What is required » Copy out all of the material, matching it word for word.

Data provided »
☆ ☆ ☆ ☆ ☆ ☆ ☆

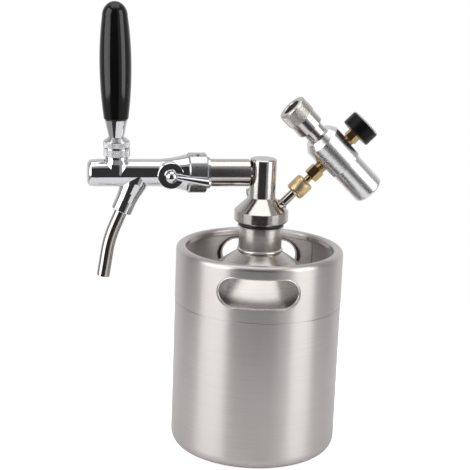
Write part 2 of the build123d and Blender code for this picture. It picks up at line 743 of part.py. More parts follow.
# ---- shank ----
def shank():
    """The tube welded into the post, with an end flange that the coupling nut pulls on."""
    outline = turned(
        (BEER_BORE, SHANK_ROOT), (SHANK_SPIGOT, SHANK_ROOT),
        (SHANK_SPIGOT, SHANK_START), (SHANK_RADIUS - SHANK_EDGE, SHANK_START),
        (SHANK_RADIUS, SHANK_START + SHANK_EDGE),
        (SHANK_RADIUS, FLANGE_START), (SHANK_FLANGE, FLANGE_START),
        (SHANK_FLANGE, GASKET_START), (BEER_BORE, GASKET_START),
    )
    return TAP_AXIS.location * outline - head_outline(WELD_GAP)


def shank_ring():
    inner = SHANK_RADIUS + WELD_GAP
    return TAP_AXIS.location * tube(RING_RADIUS, inner, RING_START, NUT_START - WELD_GAP)


def shank_gasket():
    low = GASKET_START + WELD_GAP
    high = TAIL_START - WELD_GAP
    return TAP_AXIS.location * tube(GASKET_RADIUS, MAIN_BORE, low, high)


def coupling_nut():
    """The nut that clamps the faucet to the shank, with spanner holes round it."""
    thread = TAIL_THREAD + RUNNING
    outline = turned(
        (SHANK_RADIUS + RUNNING, NUT_START), (NUT_RADIUS - NUT_EDGE, NUT_START),
        (NUT_RADIUS, NUT_START + NUT_EDGE), (NUT_RADIUS, NUT_END - NUT_EDGE),
        (NUT_RADIUS - NUT_EDGE, NUT_END), (thread, NUT_END),
        (thread, NUT_START + NUT_BACK), (SHANK_RADIUS + RUNNING, NUT_START + NUT_BACK),
    )
    middle = (NUT_START + NUT_END) / 2
    for step in range(NUT_HOLES):
        turn = Rot(0, 0, 360 * step / NUT_HOLES - NUT_HOLE_TURN)
        drill = rod(NUT_HOLE, TAIL_THREAD + NUT_HOLE_FLOOR, NUT_RADIUS + CUT_PAST)
        outline -= turn * Pos(0, 0, middle) * Rot(0, 90, 0) * drill
    return TAP_AXIS.location * outline


# ---- faucet ----
def stem_room(radius, length, near, far):
    """The room that a rod on the ball sweeps: two end rods and the fan between them."""
    fan = []
    for angle in (near, far):
        turn = radians(angle)
        fan.append((-length * sin(turn), 0, length * cos(turn)))
    wedge = extrude(make_face(Polyline((0, 0, 0), *fan, close=True)), radius, both=True)
    ends = [Rot(0, -angle, 0) * rod(radius, 0, length) for angle in (near, far)]
    return Pos(0, 0, PIVOT_RISE) * (wedge + ends[0] + ends[1])


def faucet_outside():
    end = FAUCET_END
    taper = FAUCET_END - FAUCET_TAPER
    flange = NUT_END + FLANGE_GAP
    nose_root = point(FAUCET_RADIUS - NOSE_EDGE, end - NOSE_START)
    nose_tip = point(NOSE_FACE_RADIUS, end)
    flare = ThreePointArc(
        point(FAUCET_FLANGE, flange + FLANGE_EDGE),
        point(FAUCET_RADIUS + FLARE_MIDDLE, (flange + FLARE_END) / 2),
        point(FAUCET_RADIUS, FLARE_END),
    )
    nose = ThreePointArc(nose_root, point(NOSE_KNEE_RADIUS, end - NOSE_KNEE), nose_tip)
    return turned_edges(
        Polyline(
            point(0, end), point(0, TAIL_START), point(TAIL_THREAD, TAIL_START),
            point(TAIL_THREAD, flange), point(FAUCET_FLANGE, flange),
            point(FAUCET_FLANGE, flange + FLANGE_EDGE),
        ),
        flare,
        Polyline(
            point(FAUCET_RADIUS, FLARE_END), point(FAUCET_RADIUS, taper), nose_root,
        ),
        nose,
        Line(nose_tip, point(0, end)),
    )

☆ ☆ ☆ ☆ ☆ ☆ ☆

Solution to this task »
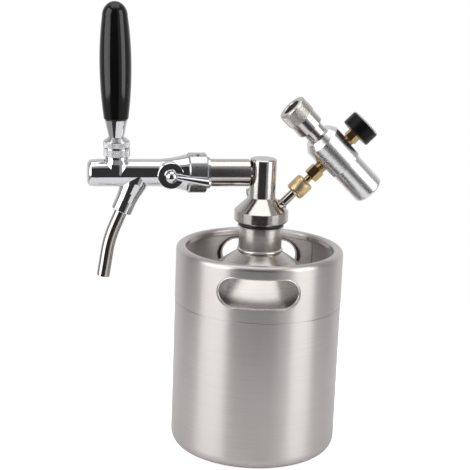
Write part 2 of the build123d and Blender code for this picture. It picks up at line 743 of part.py. More parts follow.
# ---- shank ----
def shank():
    """The tube welded into the post, with an end flange that the coupling nut pulls on."""
    outline = turned(
        (BEER_BORE, SHANK_ROOT), (SHANK_SPIGOT, SHANK_ROOT),
        (SHANK_SPIGOT, SHANK_START), (SHANK_RADIUS - SHANK_EDGE, SHANK_START),
        (SHANK_RADIUS, SHANK_START + SHANK_EDGE),
        (SHANK_RADIUS, FLANGE_START), (SHANK_FLANGE, FLANGE_START),
        (SHANK_FLANGE, GASKET_START), (BEER_BORE, GASKET_START),
    )
    return TAP_AXIS.location * outline - head_outline(WELD_GAP)


def shank_ring():
    inner = SHANK_RADIUS + WELD_GAP
    return TAP_AXIS.location * tube(RING_RADIUS, inner, RING_START, NUT_START - WELD_GAP)


def shank_gasket():
    low = GASKET_START + WELD_GAP
    high = TAIL_START - WELD_GAP
    return TAP_AXIS.location * tube(GASKET_RADIUS, MAIN_BORE, low, high)


def coupling_nut():
    """The nut that clamps the faucet to the shank, with spanner holes round it."""
    thread = TAIL_THREAD + RUNNING
    outline = turned(
        (SHANK_RADIUS + RUNNING, NUT_START), (NUT_RADIUS - NUT_EDGE, NUT_START),
        (NUT_RADIUS, NUT_START + NUT_EDGE), (NUT_RADIUS, NUT_END - NUT_EDGE),
        (NUT_RADIUS - NUT_EDGE, NUT_END), (thread, NUT_END),
        (thread, NUT_START + NUT_BACK), (SHANK_RADIUS + RUNNING, NUT_START + NUT_BACK),
    )
    middle = (NUT_START + NUT_END) / 2
    for step in range(NUT_HOLES):
        turn = Rot(0, 0, 360 * step / NUT_HOLES - NUT_HOLE_TURN)
        drill = rod(NUT_HOLE, TAIL_THREAD + NUT_HOLE_FLOOR, NUT_RADIUS + CUT_PAST)
        outline -= turn * Pos(0, 0, middle) * Rot(0, 90, 0) * drill
    return TAP_AXIS.location * outline


# ---- faucet ----
def stem_room(radius, length, near, far):
    """The room that a rod on the ball sweeps: two end rods and the fan between them."""
    fan = []
    for angle in (near, far):
        turn = radians(angle)
        fan.append((-length * sin(turn), 0, length * cos(turn)))
    wedge = extrude(make_face(Polyline((0, 0, 0), *fan, close=True)), radius, both=True)
    ends = [Rot(0, -angle, 0) * rod(radius, 0, length) for angle in (near, far)]
    return Pos(0, 0, PIVOT_RISE) * (wedge + ends[0] + ends[1])


def faucet_outside():
    end = FAUCET_END
    taper = FAUCET_END - FAUCET_TAPER
    flange = NUT_END + FLANGE_GAP
    nose_root = point(FAUCET_RADIUS - NOSE_EDGE, end - NOSE_START)
    nose_tip = point(NOSE_FACE_RADIUS, end)
    flare = ThreePointArc(
        point(FAUCET_FLANGE, flange + FLANGE_EDGE),
        point(FAUCET_RADIUS + FLARE_MIDDLE, (flange + FLARE_END) / 2),
        point(FAUCET_RADIUS, FLARE_END),
    )
    nose = ThreePointArc(nose_root, point(NOSE_KNEE_RADIUS, end - NOSE_KNEE), nose_tip)
    return turned_edges(
        Polyline(
            point(0, end), point(0, TAIL_START), point(TAIL_THREAD, TAIL_START),
            point(TAIL_THREAD, flange), point(FAUCET_FLANGE, flange),
            point(FAUCET_FLANGE, flange + FLANGE_EDGE),
        ),
        flare,
        Polyline(
            point(FAUCET_RADIUS, FLARE_END), point(FAUCET_RADIUS, taper), nose_root,
        ),
        nose,
        Line(nose_tip, point(0, end)),
    )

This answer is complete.